Step 12: Mock Up, Mark, and Install Door Hinges
OK this was the hardest part of the project for me. The hinges can be installed in 3 different ways, make sure to read the directions 3 times so you select the right one and install it correctly. Start with your door and find where you'd like them. Then measure 5/8" in (the width of the side cabinet piece) from the side of the door that will live on the outside of the unit. Mark the holes with the template per the instructions. Once added, mock up the door and mark the inside of the cabinet to receive the hinges. Take your time and pay special attention to keeping things flush and square. There will be a gap in between the 2 doors (which is good) that came from the saw blade cut. We want that to accommodate the door swing and lock.
Step 13: Add the Locks of Your Choosing
I chose a sliding bolt for my locks. There are plenty of choices but I thought this matched well with the sleek look I was after. I measured the midway point (1 1/4" down from top and up from bottom) on the door. The I pre-drilled per the instructions and added screws to secure the bolts to the door (Make sure to keep them level). I then mocked up the receiving piece and pre-drilled and screwed it to the inside of the fixed door piece. Super easy, super beautiful.
Step 14: Install the Back and Final Piece
Flip the cabinet down to it's front and install the back piece with the hammer and nails. The painted portion should be front facing so it blends when assembled. That's it, you're done with the build!!!
Step 15: Re-Arrange Your Furniture and Be Proud of What You've Accomplished!

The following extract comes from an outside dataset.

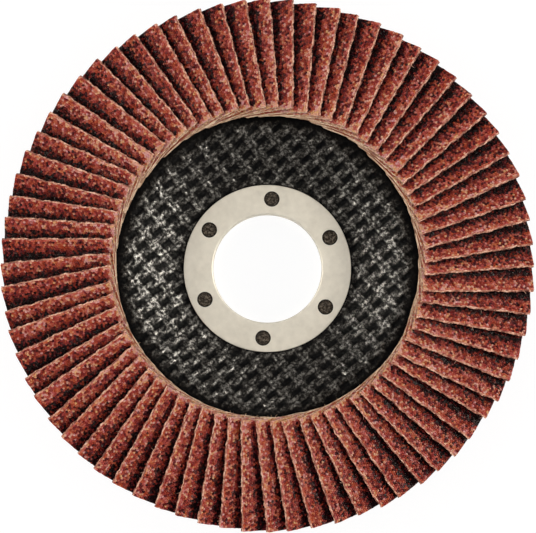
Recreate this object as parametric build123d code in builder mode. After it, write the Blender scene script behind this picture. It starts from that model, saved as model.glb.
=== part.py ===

Great job, it looks amazing. I added her super soft bedding for the final touch. The cool thing about Malm furniture is different pieces from the same collection blend seamlessly. I've placed it next to this similar unit but the combinations are endless. Thanks for taking the time to build a gorgeous, unique dog kennel for your pup to love and for you to not hate. P.S. Zoe absolutely loves her new home!!!